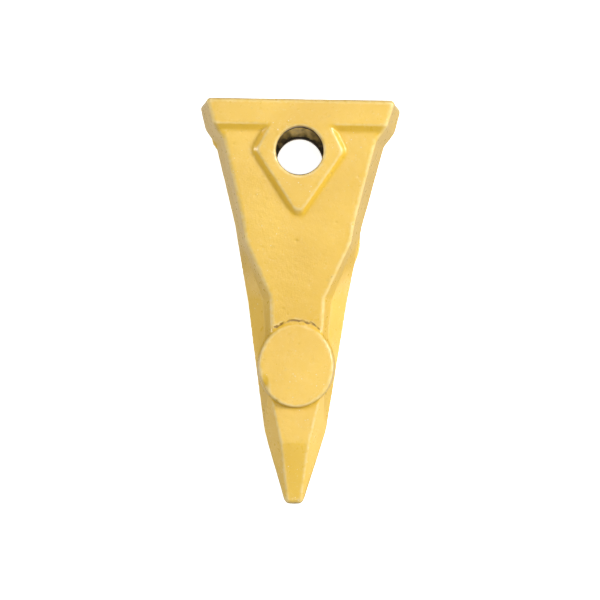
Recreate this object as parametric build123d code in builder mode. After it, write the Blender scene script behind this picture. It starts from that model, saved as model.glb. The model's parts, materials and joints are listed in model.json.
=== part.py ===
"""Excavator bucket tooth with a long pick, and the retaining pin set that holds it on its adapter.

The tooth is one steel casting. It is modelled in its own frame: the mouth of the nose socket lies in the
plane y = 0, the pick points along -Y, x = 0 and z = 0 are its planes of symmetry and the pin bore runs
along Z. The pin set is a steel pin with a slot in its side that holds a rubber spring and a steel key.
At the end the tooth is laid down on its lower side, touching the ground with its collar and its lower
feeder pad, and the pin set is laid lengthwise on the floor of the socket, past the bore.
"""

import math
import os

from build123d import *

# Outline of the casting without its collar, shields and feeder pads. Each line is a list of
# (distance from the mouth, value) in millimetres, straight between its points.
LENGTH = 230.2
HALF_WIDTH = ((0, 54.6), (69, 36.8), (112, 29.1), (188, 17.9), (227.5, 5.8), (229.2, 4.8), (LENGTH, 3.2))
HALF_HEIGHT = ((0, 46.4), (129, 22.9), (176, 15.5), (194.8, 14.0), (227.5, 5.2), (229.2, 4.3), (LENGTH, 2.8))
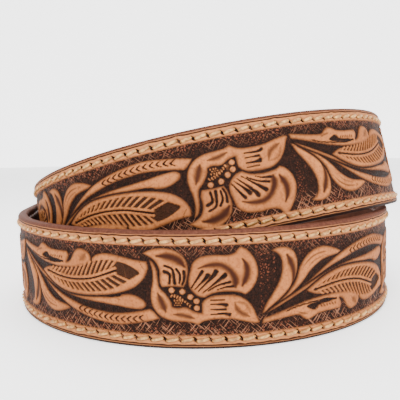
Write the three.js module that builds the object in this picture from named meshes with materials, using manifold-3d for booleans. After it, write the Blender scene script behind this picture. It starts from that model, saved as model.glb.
□ □ □ □ □
**Brief:** Each line above must be printed exactly as it appears.

**Response for this exercise:**
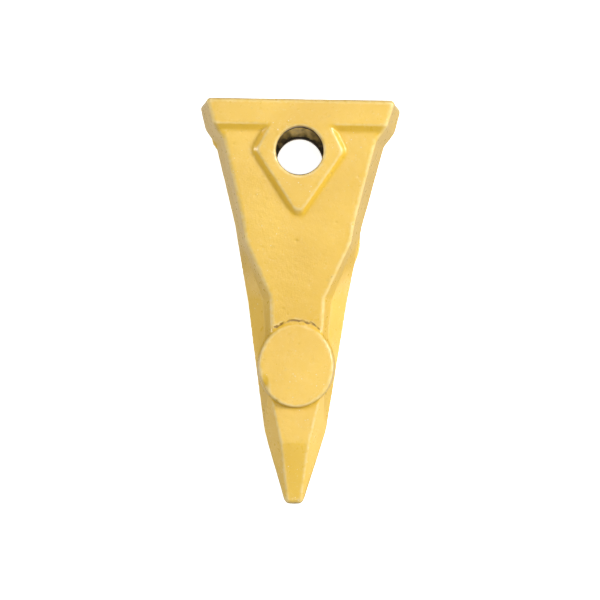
Recreate this object as parametric build123d code in builder mode. After it, write the Blender scene script behind this picture. It starts from that model, saved as model.glb. The model's parts, materials and joints are listed in model.json.
=== part.py ===
"""Excavator bucket tooth with a long pick, and the retaining pin set that holds it on its adapter.

The tooth is one steel casting. It is modelled in its own frame: the mouth of the nose socket lies in the
plane y = 0, the pick points along -Y, x = 0 and z = 0 are its planes of symmetry and the pin bore runs
along Z. The pin set is a steel pin with a slot in its side that holds a rubber spring and a steel key.
At the end the tooth is laid down on its lower side, touching the ground with its collar and its lower
feeder pad, and the pin set is laid lengthwise on the floor of the socket, past the bore.
"""

import math
import os

from build123d import *

# Outline of the casting without its collar, shields and feeder pads. Each line is a list of
# (distance from the mouth, value) in millimetres, straight between its points.
LENGTH = 230.2
HALF_WIDTH = ((0, 54.6), (69, 36.8), (112, 29.1), (188, 17.9), (227.5, 5.8), (229.2, 4.8), (LENGTH, 3.2))
HALF_HEIGHT = ((0, 46.4), (129, 22.9), (176, 15.5), (194.8, 14.0), (227.5, 5.2), (229.2, 4.3), (LENGTH, 2.8))
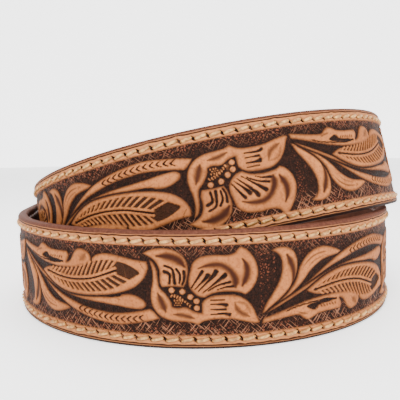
Write the three.js module that builds the object in this picture from named meshes with materials, using manifold-3d for booleans. After it, write the Blender scene script behind this picture. It starts from that model, saved as model.glb.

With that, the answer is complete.